JG: I don't see this as affecting U.S.-based lending to Latin America. Chinese investments in this region are closely tied to Chinese interests—in terms of supporting Chinese supply contracts and securing the export of natural resources to China. Also, while Chinese investment is growing, it is still a small fraction of the overall investment in the region.

In light of the global financial crisis, recent graduates and current students are skeptical about the financial sector and future opportunities. What advice do you have for them?

JG: Nobody can deny the role of the financial system, its institutions and culture, in the drivers that led to the economic downturn in the U.S. Important lessons were learned regarding the interconnections between government policy, consumer education, and financial sector motivations in everything from home ownership to the decision to take on a student loan. This probably sounds like 101 concepts at any Fletcher finance course but that is something that makes the Fletcher experience so valuable—a study of the bigger picture and how government, private sector, and individuals interact to form a system that can be uncertain and volatile.

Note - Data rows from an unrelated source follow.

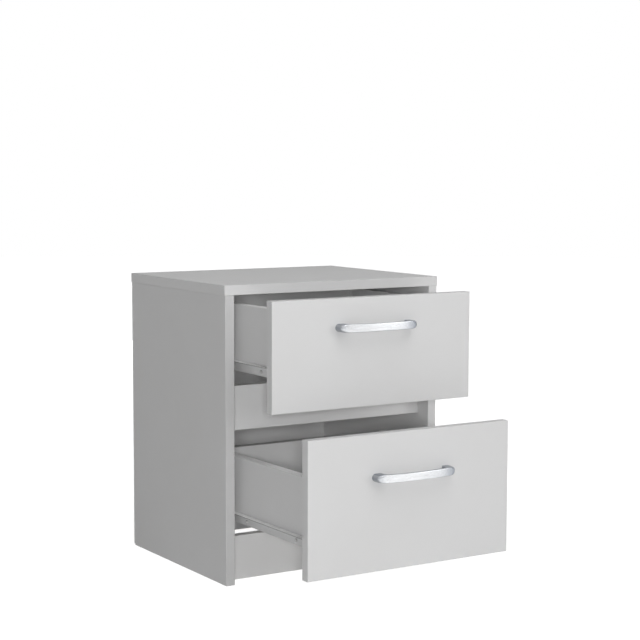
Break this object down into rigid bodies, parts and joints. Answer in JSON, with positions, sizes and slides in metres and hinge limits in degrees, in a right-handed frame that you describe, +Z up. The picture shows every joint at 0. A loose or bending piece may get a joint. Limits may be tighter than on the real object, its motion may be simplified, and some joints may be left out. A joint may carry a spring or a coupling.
{
  "type": "two-drawer nightstand",
  "caption": "Flat-pack bedside cabinet with stacked inset drawers on roller runners and satin bow handles, for a bedroom",
  "frame": {"origin": "On the floor, at the centre of the box round the whole nightstand as pictured, with both drawers partly open", "axes": "+X to the viewer's right facing the drawers, +Y from the drawer fronts towards the back panel, +Z up"},
  "size_m": [0.41, 0.58, 0.48],
  "materials": {
    "front_melamine": "white melamine-faced chipboard with matching edging, satin",
    "melamine": "white melamine-faced chipboard, fine pearl texture",
    "hardboard": "thin hardboard, painted white on the inner face",
    "runner_steel": "white epoxy-coated pressed steel sheet",
    "roller_plastic": "off-white nylon",
    "satin_metal": "satin nickel plating",
    "zinc_fitting": "bright zinc plating",
    "beech": "plain beech"
  },
  "bodies": {
    "carcass": {"top_panel": "front_melamine", "left_side_panel": "melamine", "right_side_panel": "melamine", "back_panel": "hardboard", "middle_rail": "melamine", "kick_rail": "melamine", "top_left_front_cam": "zinc_fitting", "top_left_front_cam_bolt": "zinc_fitting", "top_left_rear_cam": "zinc_fitting", "top_left_rear_cam_bolt": "zinc_fitting", "top_right_front_cam": "zinc_fitting", "top_right_front_cam_bolt": "zinc_fitting", "top_right_rear_cam": "zinc_fitting", "top_right_rear_cam_bolt": "zinc_fitting", "middle_rail_left_cam": "zinc_fitting", "middle_rail_left_cam_bolt": "zinc_fitting", "middle_rail_right_cam": "zinc_fitting", "middle_rail_right_cam_bolt": "zinc_fitting", "kick_rail_left_cam": "zinc_fitting", "kick_rail_left_cam_bolt": "zinc_fitting", "kick_rail_right_cam": "zinc_fitting", "kick_rail_right_cam_bolt": "zinc_fitting", "left_front_dowel": "beech", "left_rear_dowel": "beech", "right_front_dowel": "beech", "right_rear_dowel": "beech", "upper_left_cabinet_runner": "runner_steel", "upper_right_cabinet_runner": "runner_steel", "lower_left_cabinet_runner": "runner_steel", "lower_right_cabinet_runner": "runner_steel"},
    "upper_drawer": {"upper_drawer_front": "front_melamine", "upper_drawer_left_side": "melamine", "upper_drawer_right_side": "melamine", "upper_drawer_rear": "melamine", "upper_drawer_bottom": "hardboard", "upper_handle": "satin_metal", "upper_handle_left_screw": "zinc_fitting", "upper_handle_right_screw": "zinc_fitting", "upper_left_drawer_runner": "runner_steel", "upper_right_drawer_runner": "runner_steel"},
    "lower_drawer": {"lower_drawer_front": "front_melamine", "lower_drawer_left_side": "melamine", "lower_drawer_right_side": "melamine", "lower_drawer_rear": "melamine", "lower_drawer_bottom": "hardboard", "lower_handle": "satin_metal", "lower_handle_left_screw": "zinc_fitting", "lower_handle_right_screw": "zinc_fitting", "lower_left_drawer_runner": "runner_steel", "lower_right_drawer_runner": "runner_steel"},
    "upper_left_front_roller_body": {"upper_left_front_roller": "roller_plastic"},
    "upper_right_front_roller_body": {"upper_right_front_roller": "roller_plastic"},
    "lower_left_front_roller_body": {"lower_left_front_roller": "roller_plastic"},
    "lower_right_front_roller_body": {"lower_right_front_roller": "roller_plastic"},
    "upper_left_rear_roller_body": {"upper_left_rear_roller": "roller_plastic"},
    "upper_right_rear_roller_body": {"upper_right_rear_roller": "roller_plastic"},
    "lower_left_rear_roller_body": {"lower_left_rear_roller": "roller_plastic"},
    "lower_right_rear_roller_body": {"lower_right_rear_roller": "roller_plastic"}
  },
  "joints": [
    {"name": "upper_drawer_slide", "type": "slide", "parent": "carcass", "child": "upper_drawer", "axis": [0, -1, 0], "range_m": [-0.115, 0.113]},
    {"name": "lower_drawer_slide", "type": "slide", "parent": "carcass", "child": "lower_drawer", "axis": [0, -1, 0], "range_m": [-0.219, 0.009]},
    {"name": "upper_left_front_roller_turn", "type": "hinge", "parent": "carcass", "child": "upper_left_front_roller_body", "pos_m": [-0.1831, -0.01795, 0.3503], "axis": [1, 0, 0], "continuous": true},
    {"name": "upper_right_front_roller_turn", "type": "hinge", "parent": "carcass", "child": "upper_right_front_roller_body", "pos_m": [0.1831, -0.01795, 0.3503], "axis": [1, 0, 0], "continuous": true},
    {"name": "lower_left_front_roller_turn", "type": "hinge", "parent": "carcass", "child": "lower_left_front_roller_body", "pos_m": [-0.1831, -0.01795, 0.1061], "axis": [1, 0, 0], "continuous": true},
    {"name": "lower_right_front_roller_turn", "type": "hinge", "parent": "carcass", "child": "lower_right_front_roller_body", "pos_m": [0.1831, -0.01795, 0.1061], "axis": [1, 0, 0], "continuous": true},
    {"name": "upper_left_rear_roller_turn", "type": "hinge", "parent": "upper_drawer", "child": "upper_left_rear_roller_body", "pos_m": [-0.1831, 0.14705, 0.3486], "axis": [1, 0, 0], "continuous": true},
    {"name": "upper_right_rear_roller_turn", "type": "hinge", "parent": "upper_drawer", "child": "upper_right_rear_roller_body", "pos_m": [0.1831, 0.14705, 0.3486], "axis": [1, 0, 0], "continuous": true},
    {"name": "lower_left_rear_roller_turn", "type": "hinge", "parent": "lower_drawer", "child": "lower_left_rear_roller_body", "pos_m": [-0.1831, 0.04305, 0.1044], "axis": [1, 0, 0], "continuous": true},
    {"name": "lower_right_rear_roller_turn", "type": "hinge", "parent": "lower_drawer", "child": "lower_right_rear_roller_body", "pos_m": [0.1831, 0.04305, 0.1044], "axis": [1, 0, 0], "continuous": true}
  ],
  "couplings": [
    {"joint": "upper_left_front_roller_turn", "follows": "upper_drawer_slide", "rad_per_m": 133.33},
    {"joint": "upper_right_front_roller_turn", "follows": "upper_drawer_slide", "rad_per_m": 133.33},
    {"joint": "upper_left_rear_roller_turn", "follows": "upper_drawer_slide", "rad_per_m": 133.33},
    {"joint": "upper_right_rear_roller_turn", "follows": "upper_drawer_slide", "rad_per_m": 133.33},
    {"joint": "lower_left_front_roller_turn", "follows": "lower_drawer_slide", "rad_per_m": 133.33},
    {"joint": "lower_right_front_roller_turn", "follows": "lower_drawer_slide", "rad_per_m": 133.33},
    {"joint": "lower_left_rear_roller_turn", "follows": "lower_drawer_slide", "rad_per_m": 133.33},
    {"joint": "lower_right_rear_roller_turn", "follows": "lower_drawer_slide", "rad_per_m": 133.33}
  ]
}
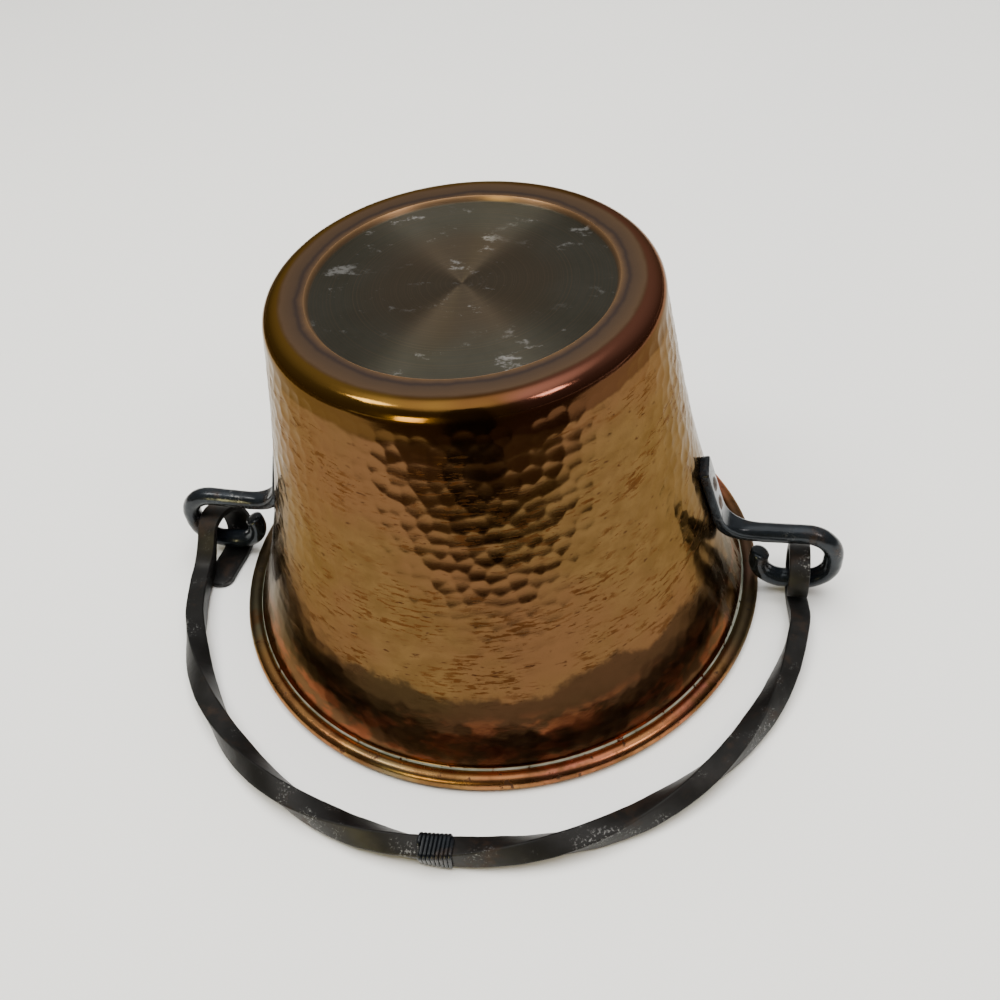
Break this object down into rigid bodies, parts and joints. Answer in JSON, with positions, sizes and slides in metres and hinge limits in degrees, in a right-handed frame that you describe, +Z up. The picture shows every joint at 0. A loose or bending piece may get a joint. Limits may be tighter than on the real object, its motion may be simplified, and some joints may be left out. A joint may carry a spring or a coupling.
{
  "type": "jam pan",
  "caption": "Hammered copper jam pan with a wired rim, riveted iron lugs and a swinging bail of twisted square bar with a wire-wound grip, stored upside down on its rim.",
  "frame": {"origin": "on the pan's axis, in the plane of its rim, which is the floor that the upside-down pan stands on", "axes": "+Z up, out of the pan's base; +X towards the right lug, along the hinge line of the bail; the bail lies towards -Y"},
  "size_m": [0.2898, 0.256, 0.1535],
  "materials": {
    "copper": "hammered copper, brown and golden with age, polished at the base corner and the rim",
    "lug_iron": "smooth forged iron with a glossy black oxide",
    "rivet_iron": "rust-brown iron",
    "bail_iron": "matte dark grey forged iron with a little rust",
    "wrap_wire": "blue-black iron wire",
    "rim_wire": "plain iron wire, hidden in the bead"
  },
  "bodies": {
    "pan": {"pan_body": "copper", "rim_wire": "rim_wire", "lug_left": "lug_iron", "lug_right": "lug_iron", "rivet_left_upper": "rivet_iron", "rivet_left_lower": "rivet_iron", "rivet_right_upper": "rivet_iron", "rivet_right_lower": "rivet_iron"},
    "bail": {"bail": "bail_iron", "bail_wire_wrap": "wrap_wire"}
  },
  "joints": [
    {"name": "bail_swing", "type": "hinge", "parent": "pan", "child": "bail", "pos_m": [0, 0, 0.0078], "axis": [1, 0, 0], "range_deg": [-50, 229]}
  ]
}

Tufts and Fletcher students are well positioned for financial-sector opportunities in emerging markets. Capital markets are less developed in these economies. We have the opportunity to study OECD countries and understand what has worked and what has not. With these insights, we have a chance to develop more stable and resilient capital and financial market models that suit the emerging markets in the coming decades.


Interviewer Varun Hallikeri studied law in India and is currently a graduate student at The Fletcher School, Tufts University. Prior to Fletcher, he worked at The Boston Consulting Group and Clifford Chance LLP. At Fletcher, he is concentrating on infrastructure finance and development.